At this stage, the possibilities are broad: Alpine regions, Italian ranges, and other famous uplands could all fit the general category. The key is that the clue is not asking for a country or a landmark. It is steering you toward a type of geographic object.
Hint 2: Rockies
Now the puzzle gets sharper. Rockies shifts the lens from Europe to North America. That rules out any answer that only lives in one continent or only belongs to one regional naming system.
So what do Dolomites and Rockies have in common? Both are mountain ranges. That is the first major Aha! moment. The clues are not random travel labels. They are all examples from the same category.
Hint 3: Andes
Andes confirms the pattern and tightens it further. By now, the puzzle is no longer about famous places in general. It is about plural, proper-noun range names.
Three clues in, and the field has narrowed to a single semantic lane:
Mountain range names
That means we should stop thinking about individual summits and start thinking about the labels used on a map. The shared structure matters more than the geography itself.

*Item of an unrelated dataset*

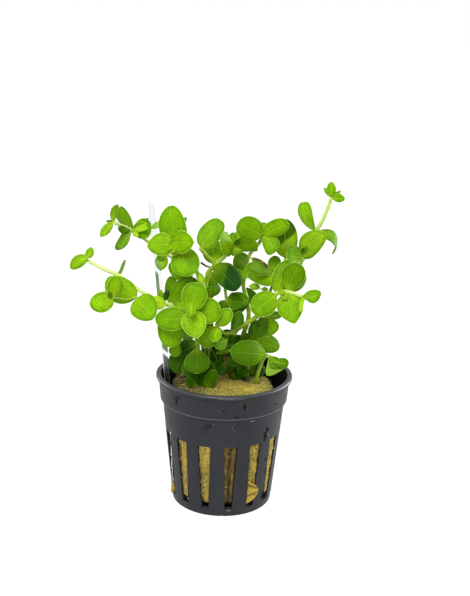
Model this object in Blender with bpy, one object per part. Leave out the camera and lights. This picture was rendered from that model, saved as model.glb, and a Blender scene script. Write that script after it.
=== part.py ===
"""A potted bacopa: a black net pot, its rockwool plug, a clear label strip and a bunch of leafy stems.

The frame is in metres with +Z up. The origin is the centre of the pot's underside, and the view that
the plant is drawn from looks along +Y with +X to the right. Stems and leaves are placed by spots: a
pixel across and down that view, and a depth in millimetres behind the pot's axis.
"""

import math
from collections import namedtuple

import bmesh
import bpy
from mathutils import Matrix, Vector

MM = 0.001
TOUCH_GAP = 0.3 * MM
CUTTER_REACH = 1.0 * MM
SHARP_ANGLE = 35.0

# Pot, from the outside of its lip down to its foot
POT_HEIGHT = 51.0 * MM
LIP_RADIUS = 26.0 * MM
LIP_DEPTH = 1.5 * MM
LIP_CHAMFER = 0.5 * MM
LIP_UNDERCUT = 0.3 * MM
COLLAR_STEP = 0.5 * MM
FOOT_ROUND = 0.7 * MM
COLLAR_TOP_RADIUS = 24.9 * MM
COLLAR_FOOT_RADIUS = 24.3 * MM
COLLAR_FOOT_Z = 41.4 * MM
WALL_TOP_RADIUS = 23.4 * MM
WALL_FOOT_RADIUS = 19.2 * MM
WALL_THICKNESS = 1.1 * MM
FLOOR_THICKNESS = 1.3 * MM
POT_SEGMENTS = 42
SLOT_COUNT = 14
SLOT_FIRST_ANGLE = -90 + 7.8
SLOT_TOP_Z = 29.7 * MM
SLOT_FOOT_Z = 3.4 * MM
SLOT_TOP_WIDTH = 5.2 * MM
SLOT_FOOT_WIDTH = 2.9 * MM
FLOOR_SLOT_COUNT = 7
FLOOR_SLOT_INNER = 6.5 * MM
FLOOR_SLOT_OUTER = 15.0 * MM
FLOOR_SLOT_WIDTH = 3.0 * MM

# Rockwool plug inside the pot
WOOL_CLEARANCE = 1.1 * MM
WOOL_EDGE_Z = 46.6 * MM
WOOL_CROWN_Z = 49.3 * MM
WOOL_SEGMENTS = 24
WOOL_GAP_ANGLE = 38.0
WOOL_GAP_DEPTH = 5.5 * MM
WOOL_GAP_FOOT_Z = 33.0 * MM
WOOL_GAP_SPREAD = 75.0
WOOL_LUMP = 0.25 * MM
WOOL_RING_HEIGHTS = (1.7 * MM, 16.0 * MM, 33.0 * MM, 44.0 * MM)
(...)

Hints 4 and 5: Alps, Himalayas
Alps and Himalayas are the final confirmation. They are unmistakable mountain ranges, and they sit in different parts of the world. One clue could have been a distraction. Two more make the pattern undeniable.
At this point, the logic is locked in:
Dolomites Rockies Andes Alps Himalayas
All five are names of mountain ranges. That is the common denominator, and it is the only answer that cleanly fits every hint without forcing a side path.
Why the sequence works
The beauty of this PinPoint is that it uses geography as wordplay. Each clue is a famous proper noun, but the solver has to strip away the location and look at the name type. Once you notice that each hint names a range, the puzzle stops feeling scattered and starts feeling inevitable.
Final deduction: the answer is the category shared by all five clues, not any one of them individually.